All you need to know about how to deal with stupid people you learned in the second grade.
Picture this: you’re sitting in school, in the second grade or so. One of the kids in your class wets his pants. Oh, don’t start getting all uptight; it happens from time to time, and you’ve either seen it or heard of it. How do second-graders deal with this? Someone notices, tells the rest, and the class ends up pointing at the stinky little critter and laughing. Ah haha! The result? Mostly likely, the kid will be intensely humiliated, and will not do it again.
Now, you may think that this kind of childhood cruelty is awful, must be stamped out. But is it really awful? This is a case where peer pressure has been a tremendous force for good. Good for the kid, good for the smell of the classroom, and good for society. Stupid misbehaviour can be quickly remedied through public ridicule.

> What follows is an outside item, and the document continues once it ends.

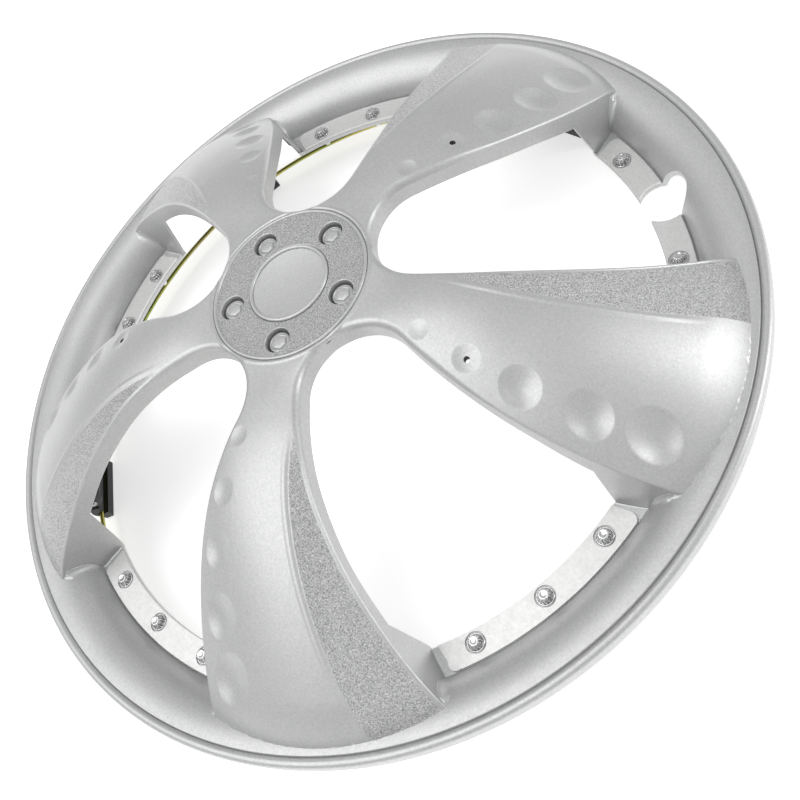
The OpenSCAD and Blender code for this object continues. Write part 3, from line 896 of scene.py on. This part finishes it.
def yellow_zinc(name):
    """Zinc with a yellow passivate that drifts between green, gold and pink."""
    s = Shader(name)
    drift = s.noise(22, 3, 0.6)
    base = s.mix(s.map(drift, 0.35, 0.6, 0, 1), (0.30, 0.40, 0.08), (0.62, 0.55, 0.16))
    colour = s.mix(s.map(s.noise(9, 2), 0.52, 0.7, 0, 0.55), base, (0.6, 0.28, 0.2))
    skin = s.bump(s.noise(700, 3), 0.00004, 0.4)
    rough = s.map(s.noise(90), 0.3, 0.7, 0.22, 0.36)
    return s.set(Base_Color=colour, Metallic=0.85, Roughness=rough, Normal=skin)


SILVER = silver_paint("silver_front", "grain")
BACK = black_plastic("bare_back")
CAP = silver_paint("cap_silver", bright=1.08)
NUT = silver_paint("nut_silver", bright=1.05)
WHITE = strip_white("strip_white")
CHROME = metal("bolt_chrome", (0.5, 0.5, 0.51), (0.74, 0.74, 0.74), (0.12, 0.22))
SPRING = metal("spring_steel", (0.16, 0.16, 0.17), (0.3, 0.3, 0.31), (0.28, 0.44))
PIN = metal("pin_steel", (0.36, 0.36, 0.37), (0.5, 0.5, 0.5), (0.25, 0.38))
ZINC = yellow_zinc("yellow_zinc")
NYLON = black_plastic("black_nylon", (0.012, 0.012, 0.013))


# ---- the painted shell ----
def shell():
    """The whole face: silver in front, bare black behind."""
    m = Mesh()
    tied, plain = blade(True), blade(False)
    for k in range(BLADES):
        m.join(turned(tied if k in TIE_BLADES else plain, k * TURN))
    for k in range(BLADES):
        m.join(turned(ledge(k == 0), k * TURN))
    for k in range(BLADES):
        m.join(turned(towers(), k * TURN))
    m.join(rim())
    m.join(hub_seat())
    return m.object("painted_face", [SILVER, BACK])


def stands_for(obj, node, body):
    """Puts a piece on its body, in place of a CAD node."""
    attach(obj, body)
    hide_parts(node)


stands_for(shell(), "cover_shell", "cover")


# ---- hub plate, cap, nuts and bolts ----
def lathe(m, pts, mat=0, centre=AXIS, n=72, radius=0.3, side=1, cap=0):
    """Revolves a profile about centre; cap closes its last point with a disc facing up or down."""
    prof, normals = soft_profile(pts, radius)
    a = np.linspace(0, 2 * math.pi, n, endpoint=False)
    rows = [np.stack([centre[0] + r * np.cos(a), centre[1] + r * np.sin(a), z + 0 * a], -1) for r, z in prof]
    nn = [np.stack([q[0] * np.cos(a), q[0] * np.sin(a), q[1] + 0 * a], -1) for q in normals * side]
    m.grid(np.array(rows), np.array(nn), mat, closed=True)
    if cap:
        m.add(rows[-1], np.tile([0.0, 0.0, float(cap)], (n, 1)), [tuple(range(n))], mat)


def bead_arc(r, a0, a1, n):
    """Profile of the round border of the plate or the cap, between two angles in degrees."""
    return [(r + 0.9 * math.cos(a), PLATE_Z + 0.9 * math.sin(a)) for a in np.linspace(a0, a1, n) * RAD]


def flat(m, v, f, z, way, mat, grain=None):
    """A flat face at height z that looks up (1) or down (-1)."""
    m.add(np.column_stack([v, np.full(len(v), z)]), np.tile([0.0, 0.0, way], (len(v), 1)), f, mat, grain)


def hub_plate():
    """The grained plate: a rounded border, five pits for the nuts and a rabbet for the cap."""
    m = Mesh()
    holes = [circle_at(c, PIT_MOUTH, 48) for c in LUGS] + [circle_at(AXIS, PLATE_IN, 120)]
    inside = np.concatenate([circle_at(AXIS, r, int(2.2 * r)) for r in np.arange(23.5, 38.5, 2.4)])
    for c in LUGS:
        inside = inside[np.hypot(*(inside - c).T) > PIT_OUT + 0.1]
    v, f = triangulate(circle_at(AXIS, PLATE_R, 200), holes, inside)
    flat(m, v, f, PLATE_Z, 1, 0, np.ones(len(v)))
    bead = bead_arc(PLATE_R + 1.0, 165, 0, 14)
    lathe(m, [(PLATE_R, PLATE_Z)] + bead + [(PLATE_OUT, PLATE_BACK)], 0, n=240, radius=0.15)
    holes = [circle_at(c, PIT_OUT, 56) for c in LUGS] + [circle_at(AXIS, PLATE_IN - 0.3, 120)]
    v, f = triangulate(circle_at(AXIS, PLATE_OUT, 240), holes, [])
    flat(m, v, f, PLATE_BACK, -1, 1)
    rabbet = [(19.2, PLATE_BACK), (19.2, 52.55), (21.25, 52.55), (21.25, 53.75), (PLATE_IN, PLATE_Z)]
    lathe(m, rabbet, 0, n=160, radius=0.12)
    for c in LUGS:
        lathe(m, [(0.4, PIT_Z), (PIT_R, PIT_Z), (PIT_R, 53.6), (PIT_MOUTH, PLATE_Z)], 0, c, 48, 0.35)
        lathe(m, [(PIT_OUT, 51.7), (PIT_OUT, PIT_Z - 1.5), (1.2, PIT_Z - 1.5)], 1, c, 56, 0.3, -1)
    return m.object("grained_plate", [SILVER, BACK])


def cap():
    """The centre cap: a dished front inside a rounded border, and a skirt with a closed back."""
    m = Mesh()
    dish = [(r, 52.3 + r * r / 270) for r in np.linspace(19.1, 0.3, 16)]
    bead = bead_arc(20.1, 0, 205, 18)
    lathe(m, [(19.0, 52.65), (21.0, 52.65)] + bead + dish, 0, n=200, radius=0.05, cap=1)
    skirt = [(19.0, 52.6), (18.8, 49.9), (18.8, 47.7), (17.4, 47.7), (17.4, 51.4), (0.3, 51.4)]
    lathe(m, skirt, 1, n=120, radius=0.2, side=-1, cap=-1)
    return m.object("dished_cap", [CAP, BACK])


def hexagon(r, n):
    a = np.linspace(0, 2 * math.pi, n, endpoint=False)
    q = (a % (math.pi / 3)) - math.pi / 6
    return polar(1.0, a) * (r * math.cos(math.pi / 6) / np.cos(q))[:, None]


def loft(name, sites, rings, material, sharp):
    """Joins plan rings (points, height) into a closed body at every site."""
    verts, faces = [], []
    n = len(rings[0][0])
    for c in sites:
        base = len(verts)
        for pts, z in rings:
            verts += [((c[0] + px) / 1000, (c[1] + py) / 1000, (z + RIM_H) / 1000) for px, py in pts]
        last = base + (len(rings) - 1) * n
        for row in range(base, last, n):
            for j in range(n):
                k = (j + 1) % n
                faces.append((row + j, row + k, row + n + k, row + n + j))
        faces.append(tuple(range(base, base + n))[::-1])
        faces.append(tuple(range(last, last + n)))
    me = bpy.data.meshes.new(name)
    me.from_pydata(verts, [], faces)
    me.polygons.foreach_set("use_smooth", [True] * len(faces))
    me.set_sharp_from_angle(angle=sharp * RAD)
    me.materials.append(material)
    return linked(name, me)


def nuts():
    """A round flange with a raised hexagon in its middle, on a short stem."""
    n = 72
    flange = [(1.2, -2.1), (1.2, 0), (5.3, 0), (5.3, 3.9), (5.2, 4.25), (4.95, 4.5), (4.6, 4.55), (4.3, 4.35),
              (4.15, 3.9)]
    head = [(3.95, 3.8), (3.75, 4.2), (3.5, 4.5), (3.3, 4.58)]
    rings = [(circle_at(AXIS, r, n), PIT_Z + z) for r, z in flange]
    rings += [(hexagon(r, n), PIT_Z + z) for r, z in head]
    rings.append((circle_at(AXIS, 1.0, n), PIT_Z + 4.58))
    return loft("dummy_nuts", LUGS, rings, NUT, 40)


def bolts(k):
    """The bolts of window k: shank, washer, splined crown and its dished end. The notch takes one away."""
    n = 144
    a = np.linspace(0, 2 * math.pi, n, endpoint=False)
    steep = 2.6
    tooth = 0.5 + 0.5 * np.tanh(steep * np.cos(SPLINES * a)) / math.tanh(steep)
    washer = [(1.7, -8), (1.7, -0.05), (4.2, 0), (4.3, 0.5), (4.15, 0.85), (3.9, 1.0), (3.6, 0.9),
              (3.35, 0.7)]
    crown_rings = [(3.25, 2.1, 0.75), (3.2, 2.05, 2.0), (3.05, 2.0, 3.1), (2.85, 2.1, 3.6), (2.5, 2.2, 3.95)]
    end = [(2.1, 4.15), (1.7, 4.2), (1.3, 4.05), (0.6, 3.95)]
    rings = [(polar(1.0, a) * r, BOLT_Z + z) for r, z in washer]
    for tip, root, z in crown_rings:
        rings.append((polar(1.0, a) * (root + (tip - root) * tooth)[:, None], BOLT_Z + z))
    rings += [(polar(1.0, a) * r, BOLT_Z + z) for r, z in end]
    at = [polar(BOLT_D, TURN * k + NOTCH_A + 12 * i * RAD) for i in (-1, 0, 1) if k or i]
    return loft(f"splined_bolts_{k}", at, rings, CHROME, 50)


stands_for(hub_plate(), "hub_plate", "cover")
stands_for(cap(), "centre_cap", "cover")
stands_for(nuts(), "lug_nuts", "cover")
for k in range(BLADES):
    stands_for(bolts(k), f"spline_bolts_{k}", "cover")


# ---- the wire ring: open at the valve notch, in stretches that meet at each clip ----
HALF_SPAN, HELD, GRIPPED = 36, 26, 5.5      # degrees from a clip's middle


def wire(name, a0, a1):
    """One stretch of the ring between two angles in degrees, closed at both ends."""
    m = Mesh()
    t = np.linspace(a0, a1, max(8, int(abs(a1 - a0) * 2))) * RAD
    u = np.linspace(0, 2 * math.pi, 20, endpoint=False)
    out = np.cos(u)[None, :, None] * np.column_stack([polar(1.0, t), 0 * t])[:, None, :]
    nrm = out + np.sin(u)[None, :, None] * np.array([0.0, 0.0, 1.0])
    mid = np.column_stack([polar(WIRE_R, t), np.full(len(t), WIRE_Z)])
    rows = mid[:, None, :] + WIRE * nrm
    m.grid(rows, nrm, closed=True)
    along = polar(1.0, t + math.pi / 2) * np.sign(a1 - a0)
    for end, way in ((0, -1), (-1, 1)):
        m.add(rows[end], np.tile([*(along[end] * way), 0.0], (len(u), 1)), [tuple(range(len(u)))])
    return m.object(name, [ZINC])


def middle_angle(node):
    """Angle in degrees of a CAD node's middle about the axis."""
    mesh = node.data
    at = sum((node.matrix_world @ v.co for v in mesh.vertices), Vector()) / len(mesh.vertices)
    return math.degrees(math.atan2(at.y, at.x))


def ring_pieces():
    """Two stretches of wire per clip, from its middle out either way on one circle, stopped at the valve
    notch's gap.
    """
    for k in range(1, BLADES + 1):
        clip = f"clip_{k}"
        middle = middle_angle(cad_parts[clip])
        for side, label in ((-1, "a"), (1, "b")):
            far = middle + HALF_SPAN * side
            if RING_GAP[0] - 5 < far < RING_GAP[1] + 5:
                far = RING_GAP[0] if side > 0 else RING_GAP[1]
            piece = wire(f"ring_wire_{k}{label}", middle, far)
            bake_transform(piece)
            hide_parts("retention_ring")


ring_pieces()


# ---- the strips: copies of the CAD solids with softened edges ----
def softened(node, width=0.0003, angle=28):
    """A copy of a CAD node with its sharp edges rounded by width."""
    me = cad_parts[node].data.copy()
    bm = bmesh.new()
    bm.from_mesh(me)
    bmesh.ops.remove_doubles(bm, verts=bm.verts, dist=2e-6)
    bmesh.ops.dissolve_limit(bm, angle_limit=0.4 * RAD, verts=bm.verts, edges=bm.edges)
    bm.to_mesh(me)
    bm.free()
    me.materials.clear()
    me.materials.append(WHITE)
    me.polygons.foreach_set("use_smooth", [True] * len(me.polygons))
    o = linked("soft_" + node, me)
    bevel = o.modifiers.new("edges", "BEVEL")
    bevel.width = width
    bevel.segments = 3
    bevel.limit_method = "ANGLE"
    bevel.angle_limit = angle * RAD
    bevel.harden_normals = False
    weighted = o.modifiers.new("normals", "WEIGHTED_NORMAL")
    weighted.keep_sharp = False
    return o


for strip in ["valve_strip_a", "valve_strip_b"] + [f"bolt_strip_{k}" for k in range(1, BLADES)]:
    stands_for(softened(strip), strip, "cover")


# ---- the CAD solids that stay as they are: only their materials are set ----
FINISH = {"hub_screws": SPRING, "clip_pins": PIN}
FINISH.update({f"push_nuts_{k}": SPRING for k in range(BLADES)})
FINISH.update({f"clip_{k}": NYLON for k in range(1, BLADES + 1)})
for node, material in FINISH.items():
    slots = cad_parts[node].data.materials
    if not slots:
        slots.append(material)
    for i in range(len(slots)):
        slots[i] = material


# ---- floor, light and camera ----
def pale_floor():
    half = 3.0
    corners = [(-half, -half, 0), (half, -half, 0), (half, half, 0), (-half, half, 0)]
    me = bpy.data.meshes.new("floor")
    me.from_pydata(corners, [], [(0, 1, 2, 3)])
    floor = linked("floor", me)
    s = Shader("pale_floor")
    colour = s.mix(s.map(s.noise(3, 2), 0.3, 0.7, 0, 1), (0.9, 0.9, 0.9), (0.93, 0.93, 0.93))
    s.set(Base_Color=colour, Roughness=0.9, Emission_Color=(1.0, 1.0, 1.0), Emission_Strength=0.6)
    me.materials.append(s.mat)


def soft_sky():
    world = bpy.data.worlds.new("studio")
    bpy.context.scene.world = world
    world.use_nodes = True
    sky = world.node_tree.nodes["Background"].inputs
    sky["Color"].default_value = (1, 1, 1, 1)
    sky["Strength"].default_value = 0.62


def area_light(name, at, size, power):
    """A rectangular lamp that looks at the cover."""
    lamp = bpy.data.lights.new(name, "AREA")
    lamp.shape = "RECTANGLE"
    lamp.size, lamp.size_y = size
    lamp.energy = power
    o = linked(name, lamp)
    o.location = at
    o.rotation_euler = (Vector((0, 0, 0.05)) - Vector(at)).to_track_quat("-Z", "Y").to_euler()


def camera(eye, forward, up):
    """The camera solved from the photo: the round rim and the five-fold symmetry fix its place and lens."""
    data = bpy.data.cameras.new("camera")
    data.lens = 40.36
    data.sensor_width = 36
    data.clip_start = 0.01
    o = linked("camera", data)
    forward = Vector(forward).normalized()
    right = forward.cross(Vector(up)).normalized()
    up = right.cross(forward).normalized()
    facing = Matrix((right, up, -forward)).transposed()
    o.matrix_world = Matrix.Translation(eye) @ facing.to_4x4()
    bpy.context.scene.camera = o


pale_floor()
soft_sky()
area_light("key", (-0.5, -0.45, 1.6), (1.8, 1.8), 15)
area_light("side", (1.2, 0.6, 0.6), (0.3, 0.8), 5)
camera((0.26196, -0.16464, 0.39294), (-0.49963, 0.31514, -0.80688), (-0.13250, 0.89271, 0.43070))
bpy.context.scene.view_settings.view_transform = "Standard"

The efficaciousness of this method does not diminish, but rather strengthens over time. Even during adulthood, when those around you exhibit idiocy, it can be efficiently curtailed — even stamped out — by public ridicule.
Remember, idiocy is evinced by inability to reason. Therefore, you cannot reason with an idiot; they are not capable. Given that, stopping idiocy must be accomplished by other means. Simply punching people for saying something stupid is time-consuming, inefficient, frowned upon by law enforcement types, and can lead to getting your hands dirty. We need something that has a more sweeping scope.
I submit that it is your duty — to yourself, your friends, mother nature, and all of humanity — to expose and ridicule stupidity wherever you find it. Point at them, tell everyone to look, and laugh. Loudly.
After all, when people do stupid things, they could be hurt or killed. So making fun of them could be saving their life! Which is worse, that they get themselves killed, or get their feelings hurt?
So make fun of a stupid person today. The life you save could be your own.